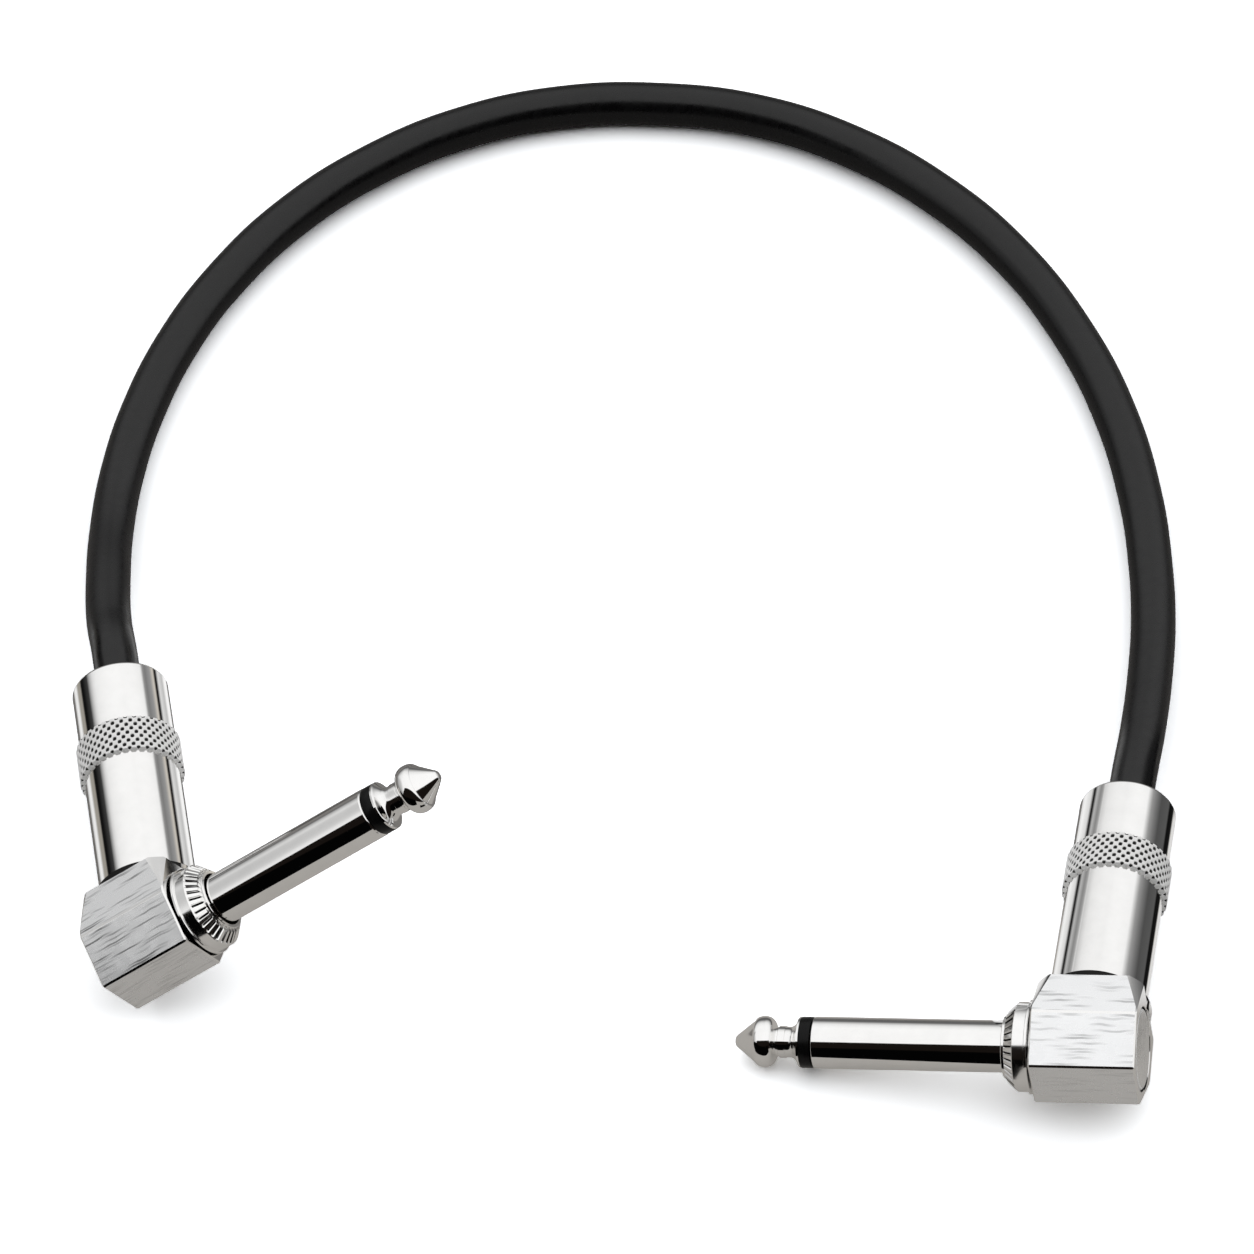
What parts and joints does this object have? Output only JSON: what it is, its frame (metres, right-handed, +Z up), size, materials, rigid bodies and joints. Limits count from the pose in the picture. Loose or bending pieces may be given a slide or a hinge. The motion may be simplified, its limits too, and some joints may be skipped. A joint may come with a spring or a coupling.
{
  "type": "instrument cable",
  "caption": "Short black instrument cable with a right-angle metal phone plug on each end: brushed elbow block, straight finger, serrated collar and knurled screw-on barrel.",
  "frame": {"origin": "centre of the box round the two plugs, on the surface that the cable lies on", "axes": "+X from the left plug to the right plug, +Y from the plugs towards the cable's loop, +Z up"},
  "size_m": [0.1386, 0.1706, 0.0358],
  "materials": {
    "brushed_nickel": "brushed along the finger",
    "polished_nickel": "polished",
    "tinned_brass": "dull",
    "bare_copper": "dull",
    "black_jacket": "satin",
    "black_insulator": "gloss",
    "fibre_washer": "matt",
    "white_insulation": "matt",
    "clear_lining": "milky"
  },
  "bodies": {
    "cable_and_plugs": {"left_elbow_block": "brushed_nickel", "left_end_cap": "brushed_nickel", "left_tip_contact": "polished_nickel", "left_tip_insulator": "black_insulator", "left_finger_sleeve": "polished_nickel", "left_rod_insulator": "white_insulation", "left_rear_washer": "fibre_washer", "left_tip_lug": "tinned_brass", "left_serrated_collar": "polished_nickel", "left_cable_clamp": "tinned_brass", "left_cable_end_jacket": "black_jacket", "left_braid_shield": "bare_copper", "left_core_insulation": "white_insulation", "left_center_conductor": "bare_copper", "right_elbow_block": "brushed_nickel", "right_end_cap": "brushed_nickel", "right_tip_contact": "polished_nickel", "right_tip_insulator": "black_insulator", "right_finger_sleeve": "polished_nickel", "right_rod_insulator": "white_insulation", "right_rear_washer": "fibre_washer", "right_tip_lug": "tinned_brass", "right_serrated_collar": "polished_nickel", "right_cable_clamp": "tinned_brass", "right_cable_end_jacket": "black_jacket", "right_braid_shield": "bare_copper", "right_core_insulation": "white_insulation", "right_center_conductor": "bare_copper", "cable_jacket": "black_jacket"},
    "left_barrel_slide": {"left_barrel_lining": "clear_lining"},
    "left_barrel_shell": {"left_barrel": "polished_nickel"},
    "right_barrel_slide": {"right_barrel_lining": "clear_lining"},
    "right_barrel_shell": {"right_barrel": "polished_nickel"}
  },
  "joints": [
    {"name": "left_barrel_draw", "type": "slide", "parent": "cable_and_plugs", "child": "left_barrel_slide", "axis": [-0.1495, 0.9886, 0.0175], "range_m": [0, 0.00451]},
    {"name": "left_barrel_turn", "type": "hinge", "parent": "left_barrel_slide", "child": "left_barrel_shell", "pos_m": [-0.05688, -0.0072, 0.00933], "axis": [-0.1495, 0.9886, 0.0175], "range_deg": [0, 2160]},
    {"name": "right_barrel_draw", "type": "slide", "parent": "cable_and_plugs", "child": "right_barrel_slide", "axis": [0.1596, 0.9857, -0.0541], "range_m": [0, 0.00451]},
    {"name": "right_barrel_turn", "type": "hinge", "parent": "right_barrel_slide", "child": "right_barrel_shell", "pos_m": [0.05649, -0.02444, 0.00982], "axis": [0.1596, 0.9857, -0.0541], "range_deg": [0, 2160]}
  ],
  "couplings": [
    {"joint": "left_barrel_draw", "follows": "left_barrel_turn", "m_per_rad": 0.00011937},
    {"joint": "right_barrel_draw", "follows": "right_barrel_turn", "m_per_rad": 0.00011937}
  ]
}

____________

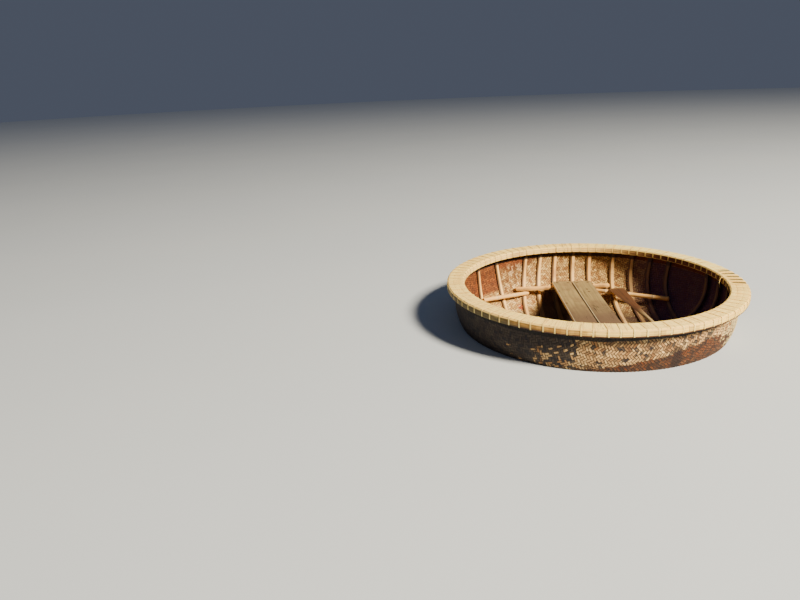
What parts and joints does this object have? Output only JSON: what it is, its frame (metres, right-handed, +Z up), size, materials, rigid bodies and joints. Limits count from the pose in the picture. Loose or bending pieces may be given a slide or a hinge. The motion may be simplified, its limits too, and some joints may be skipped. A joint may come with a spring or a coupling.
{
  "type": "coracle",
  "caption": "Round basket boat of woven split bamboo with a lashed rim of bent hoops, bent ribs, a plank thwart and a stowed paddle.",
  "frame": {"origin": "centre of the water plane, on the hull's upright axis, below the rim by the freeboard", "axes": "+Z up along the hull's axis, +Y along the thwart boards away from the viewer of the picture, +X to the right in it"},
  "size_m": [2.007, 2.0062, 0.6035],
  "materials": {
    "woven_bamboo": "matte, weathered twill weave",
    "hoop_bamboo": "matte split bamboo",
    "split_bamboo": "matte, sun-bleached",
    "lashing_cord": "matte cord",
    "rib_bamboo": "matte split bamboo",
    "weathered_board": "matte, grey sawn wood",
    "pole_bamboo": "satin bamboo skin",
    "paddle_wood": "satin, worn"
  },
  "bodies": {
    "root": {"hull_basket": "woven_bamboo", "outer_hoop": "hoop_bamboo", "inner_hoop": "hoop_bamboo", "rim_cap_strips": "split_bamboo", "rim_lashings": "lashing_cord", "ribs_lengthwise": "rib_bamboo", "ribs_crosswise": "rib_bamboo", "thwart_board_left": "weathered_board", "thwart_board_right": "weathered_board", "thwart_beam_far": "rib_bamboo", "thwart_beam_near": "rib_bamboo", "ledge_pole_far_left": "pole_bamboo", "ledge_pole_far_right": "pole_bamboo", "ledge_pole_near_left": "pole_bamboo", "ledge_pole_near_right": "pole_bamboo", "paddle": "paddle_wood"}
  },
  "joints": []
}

____________

WHAT YOU SHOULD DO -
Only the count is wanted: report how many lines of the material above hold the word "from".

ANSWER TO THE EXERCISE -
4